**Aim:** From the data that follows, print exactly the lines starting at the one containing "bpy.context.scene.collection.children.link(collection)" and ending at the one containing "cad_parts[node].hide_render = cad_parts[node].hide_viewport"; include both of them and nothing more.

--- START Information supplied ---

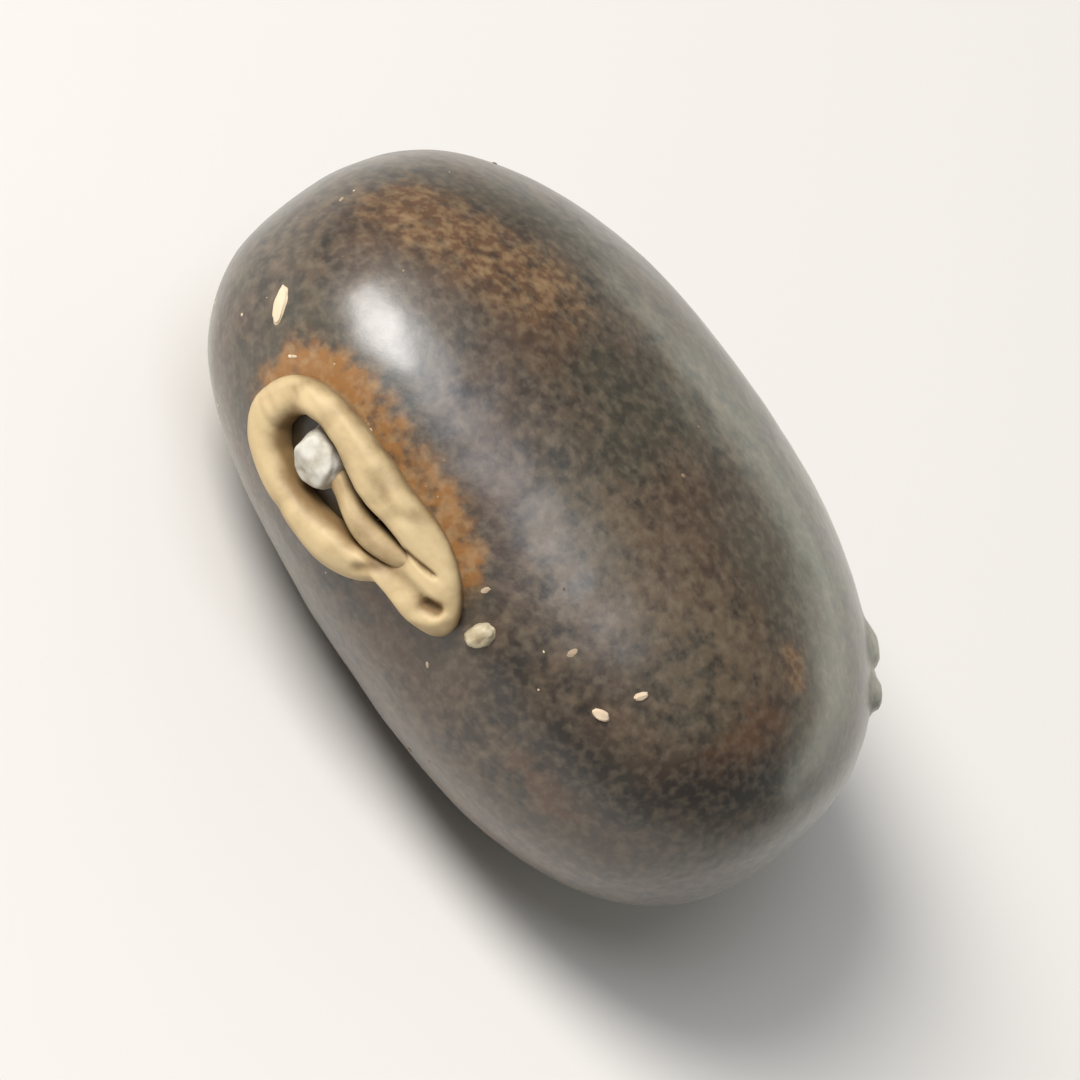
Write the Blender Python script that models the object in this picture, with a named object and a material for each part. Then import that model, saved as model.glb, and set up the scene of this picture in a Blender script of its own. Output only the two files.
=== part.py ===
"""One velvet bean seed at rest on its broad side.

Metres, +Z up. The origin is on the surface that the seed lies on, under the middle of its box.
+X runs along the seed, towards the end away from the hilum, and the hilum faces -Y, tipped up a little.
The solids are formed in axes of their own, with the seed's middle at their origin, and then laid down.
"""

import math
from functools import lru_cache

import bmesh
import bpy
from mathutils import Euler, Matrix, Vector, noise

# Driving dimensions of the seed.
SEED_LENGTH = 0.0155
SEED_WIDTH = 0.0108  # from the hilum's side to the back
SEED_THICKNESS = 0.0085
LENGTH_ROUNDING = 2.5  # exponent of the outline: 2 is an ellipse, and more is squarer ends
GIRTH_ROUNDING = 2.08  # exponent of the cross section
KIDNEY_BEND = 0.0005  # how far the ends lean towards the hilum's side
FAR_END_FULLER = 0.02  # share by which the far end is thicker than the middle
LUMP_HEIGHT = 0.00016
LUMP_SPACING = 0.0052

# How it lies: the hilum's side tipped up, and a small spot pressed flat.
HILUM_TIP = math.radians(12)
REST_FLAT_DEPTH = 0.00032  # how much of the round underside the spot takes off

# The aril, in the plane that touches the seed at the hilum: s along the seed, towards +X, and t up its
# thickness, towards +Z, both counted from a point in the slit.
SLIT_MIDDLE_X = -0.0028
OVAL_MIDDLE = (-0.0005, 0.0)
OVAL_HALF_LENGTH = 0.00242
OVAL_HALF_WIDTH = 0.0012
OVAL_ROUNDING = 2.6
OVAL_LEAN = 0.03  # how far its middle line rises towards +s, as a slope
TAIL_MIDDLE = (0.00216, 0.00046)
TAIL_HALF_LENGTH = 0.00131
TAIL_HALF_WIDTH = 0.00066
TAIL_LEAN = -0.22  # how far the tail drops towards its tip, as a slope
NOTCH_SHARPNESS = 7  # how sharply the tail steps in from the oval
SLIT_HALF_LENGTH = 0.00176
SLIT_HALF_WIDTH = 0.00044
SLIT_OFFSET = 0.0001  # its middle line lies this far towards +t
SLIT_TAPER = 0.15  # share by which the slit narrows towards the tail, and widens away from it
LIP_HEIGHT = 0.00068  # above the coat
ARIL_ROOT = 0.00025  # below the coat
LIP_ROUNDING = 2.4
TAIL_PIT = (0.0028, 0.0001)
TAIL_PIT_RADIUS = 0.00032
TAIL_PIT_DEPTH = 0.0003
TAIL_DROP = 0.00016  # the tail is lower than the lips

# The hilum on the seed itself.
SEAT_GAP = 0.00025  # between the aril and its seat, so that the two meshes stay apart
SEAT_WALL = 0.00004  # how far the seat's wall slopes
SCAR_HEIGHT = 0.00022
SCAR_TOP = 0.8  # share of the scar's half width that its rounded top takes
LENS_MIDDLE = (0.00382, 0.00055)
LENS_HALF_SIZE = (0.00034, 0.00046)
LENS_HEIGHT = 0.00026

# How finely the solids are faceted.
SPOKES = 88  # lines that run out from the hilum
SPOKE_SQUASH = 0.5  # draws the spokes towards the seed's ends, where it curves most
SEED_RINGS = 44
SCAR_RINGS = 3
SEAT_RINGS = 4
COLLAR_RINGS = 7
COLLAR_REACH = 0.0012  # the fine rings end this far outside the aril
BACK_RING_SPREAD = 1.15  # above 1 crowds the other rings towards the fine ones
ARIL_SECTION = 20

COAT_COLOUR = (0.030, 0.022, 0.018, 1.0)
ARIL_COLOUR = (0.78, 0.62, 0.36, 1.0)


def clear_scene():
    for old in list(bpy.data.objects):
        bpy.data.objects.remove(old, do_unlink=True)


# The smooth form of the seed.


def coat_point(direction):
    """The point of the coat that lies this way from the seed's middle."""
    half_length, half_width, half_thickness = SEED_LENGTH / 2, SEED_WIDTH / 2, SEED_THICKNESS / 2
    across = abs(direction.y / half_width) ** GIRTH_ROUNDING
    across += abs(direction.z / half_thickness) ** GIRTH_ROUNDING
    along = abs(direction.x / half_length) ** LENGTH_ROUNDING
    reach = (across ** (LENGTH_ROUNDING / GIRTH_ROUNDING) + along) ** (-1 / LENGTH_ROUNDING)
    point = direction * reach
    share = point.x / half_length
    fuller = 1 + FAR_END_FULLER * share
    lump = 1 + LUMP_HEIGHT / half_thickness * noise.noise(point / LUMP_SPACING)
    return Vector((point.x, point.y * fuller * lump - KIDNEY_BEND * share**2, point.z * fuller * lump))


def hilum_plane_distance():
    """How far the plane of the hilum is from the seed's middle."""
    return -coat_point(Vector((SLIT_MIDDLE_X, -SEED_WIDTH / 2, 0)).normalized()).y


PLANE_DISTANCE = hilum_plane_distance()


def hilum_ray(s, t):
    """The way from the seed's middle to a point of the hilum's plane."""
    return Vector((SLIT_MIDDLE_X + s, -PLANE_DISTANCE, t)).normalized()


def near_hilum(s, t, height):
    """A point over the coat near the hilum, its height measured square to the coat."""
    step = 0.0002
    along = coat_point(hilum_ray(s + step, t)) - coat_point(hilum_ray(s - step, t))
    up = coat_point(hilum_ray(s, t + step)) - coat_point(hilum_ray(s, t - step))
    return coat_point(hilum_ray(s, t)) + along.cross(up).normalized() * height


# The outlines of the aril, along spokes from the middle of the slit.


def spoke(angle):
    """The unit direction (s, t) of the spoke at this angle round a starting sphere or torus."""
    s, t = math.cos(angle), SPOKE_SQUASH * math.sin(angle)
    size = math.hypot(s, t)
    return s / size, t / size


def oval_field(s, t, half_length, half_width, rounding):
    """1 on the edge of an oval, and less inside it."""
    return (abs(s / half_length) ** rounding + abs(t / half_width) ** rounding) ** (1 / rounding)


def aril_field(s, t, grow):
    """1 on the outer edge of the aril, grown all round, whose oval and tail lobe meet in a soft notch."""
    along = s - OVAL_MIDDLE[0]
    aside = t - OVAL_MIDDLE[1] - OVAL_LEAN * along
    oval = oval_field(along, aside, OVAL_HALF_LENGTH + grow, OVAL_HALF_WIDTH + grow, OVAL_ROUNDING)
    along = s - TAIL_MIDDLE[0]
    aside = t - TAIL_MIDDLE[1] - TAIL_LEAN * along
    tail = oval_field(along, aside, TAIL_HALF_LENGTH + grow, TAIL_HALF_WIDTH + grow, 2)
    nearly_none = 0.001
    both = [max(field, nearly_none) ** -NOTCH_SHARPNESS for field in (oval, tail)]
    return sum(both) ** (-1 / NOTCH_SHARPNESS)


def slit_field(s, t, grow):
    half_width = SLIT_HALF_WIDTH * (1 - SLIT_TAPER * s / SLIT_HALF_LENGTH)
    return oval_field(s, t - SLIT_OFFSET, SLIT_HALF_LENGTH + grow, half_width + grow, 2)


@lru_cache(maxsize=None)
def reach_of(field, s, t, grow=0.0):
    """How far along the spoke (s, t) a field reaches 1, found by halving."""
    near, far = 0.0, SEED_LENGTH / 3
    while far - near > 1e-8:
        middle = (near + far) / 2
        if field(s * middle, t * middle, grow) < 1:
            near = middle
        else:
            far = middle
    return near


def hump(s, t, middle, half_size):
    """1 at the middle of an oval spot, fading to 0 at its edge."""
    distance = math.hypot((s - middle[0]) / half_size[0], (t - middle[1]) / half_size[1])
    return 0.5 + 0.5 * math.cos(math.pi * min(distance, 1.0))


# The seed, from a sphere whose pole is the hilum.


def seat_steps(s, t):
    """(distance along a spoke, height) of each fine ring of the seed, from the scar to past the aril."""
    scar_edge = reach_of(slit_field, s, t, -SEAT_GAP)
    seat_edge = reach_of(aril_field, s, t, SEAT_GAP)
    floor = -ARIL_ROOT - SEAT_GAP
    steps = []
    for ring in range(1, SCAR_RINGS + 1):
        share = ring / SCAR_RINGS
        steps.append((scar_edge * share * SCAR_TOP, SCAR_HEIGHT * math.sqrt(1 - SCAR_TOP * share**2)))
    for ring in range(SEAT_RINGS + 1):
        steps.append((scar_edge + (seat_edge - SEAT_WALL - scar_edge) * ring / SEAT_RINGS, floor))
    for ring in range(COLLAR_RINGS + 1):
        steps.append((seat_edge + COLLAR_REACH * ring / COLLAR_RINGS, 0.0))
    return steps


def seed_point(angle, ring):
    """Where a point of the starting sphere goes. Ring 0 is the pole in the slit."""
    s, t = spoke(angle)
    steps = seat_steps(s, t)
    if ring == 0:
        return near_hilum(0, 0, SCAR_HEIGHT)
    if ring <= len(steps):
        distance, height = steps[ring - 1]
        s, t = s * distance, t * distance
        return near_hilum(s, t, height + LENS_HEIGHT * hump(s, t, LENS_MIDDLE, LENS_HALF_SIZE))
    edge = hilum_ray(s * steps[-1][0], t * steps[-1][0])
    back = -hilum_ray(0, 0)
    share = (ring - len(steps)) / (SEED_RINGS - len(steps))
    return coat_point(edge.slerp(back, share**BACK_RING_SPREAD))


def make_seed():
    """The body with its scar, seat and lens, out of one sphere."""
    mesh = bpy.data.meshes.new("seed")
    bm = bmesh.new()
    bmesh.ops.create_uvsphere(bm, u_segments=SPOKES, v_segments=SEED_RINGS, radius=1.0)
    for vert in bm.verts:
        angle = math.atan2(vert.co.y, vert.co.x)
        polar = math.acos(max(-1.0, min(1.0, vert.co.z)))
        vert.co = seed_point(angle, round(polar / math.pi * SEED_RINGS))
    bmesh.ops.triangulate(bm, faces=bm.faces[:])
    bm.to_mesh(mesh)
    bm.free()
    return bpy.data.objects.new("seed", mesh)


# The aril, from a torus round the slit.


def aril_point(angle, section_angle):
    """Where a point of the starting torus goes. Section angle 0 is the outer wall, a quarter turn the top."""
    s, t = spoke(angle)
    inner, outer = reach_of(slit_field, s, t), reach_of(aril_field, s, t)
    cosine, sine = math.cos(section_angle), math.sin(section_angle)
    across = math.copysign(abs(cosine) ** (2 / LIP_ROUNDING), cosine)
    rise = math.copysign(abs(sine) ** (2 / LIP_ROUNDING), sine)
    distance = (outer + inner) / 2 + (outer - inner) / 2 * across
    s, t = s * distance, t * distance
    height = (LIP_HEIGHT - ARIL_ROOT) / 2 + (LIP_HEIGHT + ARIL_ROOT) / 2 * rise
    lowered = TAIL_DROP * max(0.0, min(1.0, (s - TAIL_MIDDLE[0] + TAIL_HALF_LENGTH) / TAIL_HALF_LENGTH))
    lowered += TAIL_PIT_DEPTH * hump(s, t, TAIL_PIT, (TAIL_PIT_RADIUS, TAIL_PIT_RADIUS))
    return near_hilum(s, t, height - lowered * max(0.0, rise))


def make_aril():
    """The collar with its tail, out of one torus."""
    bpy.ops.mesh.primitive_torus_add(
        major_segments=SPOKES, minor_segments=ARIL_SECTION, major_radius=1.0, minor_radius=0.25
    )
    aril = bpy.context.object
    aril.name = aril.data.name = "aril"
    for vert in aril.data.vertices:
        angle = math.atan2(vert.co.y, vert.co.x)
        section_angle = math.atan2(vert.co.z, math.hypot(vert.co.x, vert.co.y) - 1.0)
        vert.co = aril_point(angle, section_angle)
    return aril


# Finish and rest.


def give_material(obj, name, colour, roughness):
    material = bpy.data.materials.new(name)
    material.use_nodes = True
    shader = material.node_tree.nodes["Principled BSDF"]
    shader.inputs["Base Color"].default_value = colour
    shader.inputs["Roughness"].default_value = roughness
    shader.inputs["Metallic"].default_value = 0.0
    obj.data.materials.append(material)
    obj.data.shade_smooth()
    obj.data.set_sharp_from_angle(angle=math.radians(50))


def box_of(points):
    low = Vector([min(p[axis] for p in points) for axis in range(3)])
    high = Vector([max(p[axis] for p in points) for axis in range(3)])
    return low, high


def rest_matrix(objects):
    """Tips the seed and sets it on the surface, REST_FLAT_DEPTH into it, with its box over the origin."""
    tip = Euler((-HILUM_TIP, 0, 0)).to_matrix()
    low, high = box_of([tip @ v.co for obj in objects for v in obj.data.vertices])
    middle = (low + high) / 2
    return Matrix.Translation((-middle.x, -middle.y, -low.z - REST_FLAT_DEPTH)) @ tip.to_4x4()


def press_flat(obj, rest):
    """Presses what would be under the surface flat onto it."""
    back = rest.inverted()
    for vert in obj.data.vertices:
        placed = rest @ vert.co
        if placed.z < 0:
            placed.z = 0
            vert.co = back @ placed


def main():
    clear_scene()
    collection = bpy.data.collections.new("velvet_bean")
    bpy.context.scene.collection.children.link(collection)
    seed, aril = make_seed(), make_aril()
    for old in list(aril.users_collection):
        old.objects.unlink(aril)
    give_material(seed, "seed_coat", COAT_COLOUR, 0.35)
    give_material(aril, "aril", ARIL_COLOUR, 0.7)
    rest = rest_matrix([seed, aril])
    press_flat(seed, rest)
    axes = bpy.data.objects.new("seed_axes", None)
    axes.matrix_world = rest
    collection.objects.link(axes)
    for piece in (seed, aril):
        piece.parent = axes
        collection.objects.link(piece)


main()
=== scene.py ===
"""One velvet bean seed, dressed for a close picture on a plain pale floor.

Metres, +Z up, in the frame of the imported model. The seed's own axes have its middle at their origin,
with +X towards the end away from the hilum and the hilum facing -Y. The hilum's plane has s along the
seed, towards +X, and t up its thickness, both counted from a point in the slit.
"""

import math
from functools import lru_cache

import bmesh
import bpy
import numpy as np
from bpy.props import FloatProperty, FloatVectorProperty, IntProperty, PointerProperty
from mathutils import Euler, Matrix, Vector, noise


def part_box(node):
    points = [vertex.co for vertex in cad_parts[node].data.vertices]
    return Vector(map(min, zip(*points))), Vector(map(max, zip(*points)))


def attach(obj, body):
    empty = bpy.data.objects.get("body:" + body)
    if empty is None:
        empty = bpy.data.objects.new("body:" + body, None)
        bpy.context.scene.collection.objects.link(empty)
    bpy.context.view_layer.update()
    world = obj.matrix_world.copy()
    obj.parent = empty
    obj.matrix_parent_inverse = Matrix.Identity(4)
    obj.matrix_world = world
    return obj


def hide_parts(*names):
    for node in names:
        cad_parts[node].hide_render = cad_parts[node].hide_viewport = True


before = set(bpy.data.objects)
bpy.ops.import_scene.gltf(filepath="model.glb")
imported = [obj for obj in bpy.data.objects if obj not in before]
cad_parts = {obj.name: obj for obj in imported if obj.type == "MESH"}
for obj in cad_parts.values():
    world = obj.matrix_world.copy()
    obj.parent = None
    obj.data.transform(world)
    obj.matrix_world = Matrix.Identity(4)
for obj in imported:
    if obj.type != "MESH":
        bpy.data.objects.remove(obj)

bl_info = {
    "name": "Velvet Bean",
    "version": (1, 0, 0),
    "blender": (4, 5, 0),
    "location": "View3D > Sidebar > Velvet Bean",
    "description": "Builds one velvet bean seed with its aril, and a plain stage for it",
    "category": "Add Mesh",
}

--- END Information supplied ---

**Task solution:**
    bpy.context.scene.collection.children.link(collection)
    seed, aril = make_seed(), make_aril()
    for old in list(aril.users_collection):
        old.objects.unlink(aril)
    give_material(seed, "seed_coat", COAT_COLOUR, 0.35)
    give_material(aril, "aril", ARIL_COLOUR, 0.7)
    rest = rest_matrix([seed, aril])
    press_flat(seed, rest)
    axes = bpy.data.objects.new("seed_axes", None)
    axes.matrix_world = rest
    collection.objects.link(axes)
    for piece in (seed, aril):
        piece.parent = axes
        collection.objects.link(piece)


main()
=== scene.py ===
"""One velvet bean seed, dressed for a close picture on a plain pale floor.

Metres, +Z up, in the frame of the imported model. The seed's own axes have its middle at their origin,
with +X towards the end away from the hilum and the hilum facing -Y. The hilum's plane has s along the
seed, towards +X, and t up its thickness, both counted from a point in the slit.
"""

import math
from functools import lru_cache

import bmesh
import bpy
import numpy as np
from bpy.props import FloatProperty, FloatVectorProperty, IntProperty, PointerProperty
from mathutils import Euler, Matrix, Vector, noise


def part_box(node):
    points = [vertex.co for vertex in cad_parts[node].data.vertices]
    return Vector(map(min, zip(*points))), Vector(map(max, zip(*points)))


def attach(obj, body):
    empty = bpy.data.objects.get("body:" + body)
    if empty is None:
        empty = bpy.data.objects.new("body:" + body, None)
        bpy.context.scene.collection.objects.link(empty)
    bpy.context.view_layer.update()
    world = obj.matrix_world.copy()
    obj.parent = empty
    obj.matrix_parent_inverse = Matrix.Identity(4)
    obj.matrix_world = world
    return obj


def hide_parts(*names):
    for node in names:
        cad_parts[node].hide_render = cad_parts[node].hide_viewport = True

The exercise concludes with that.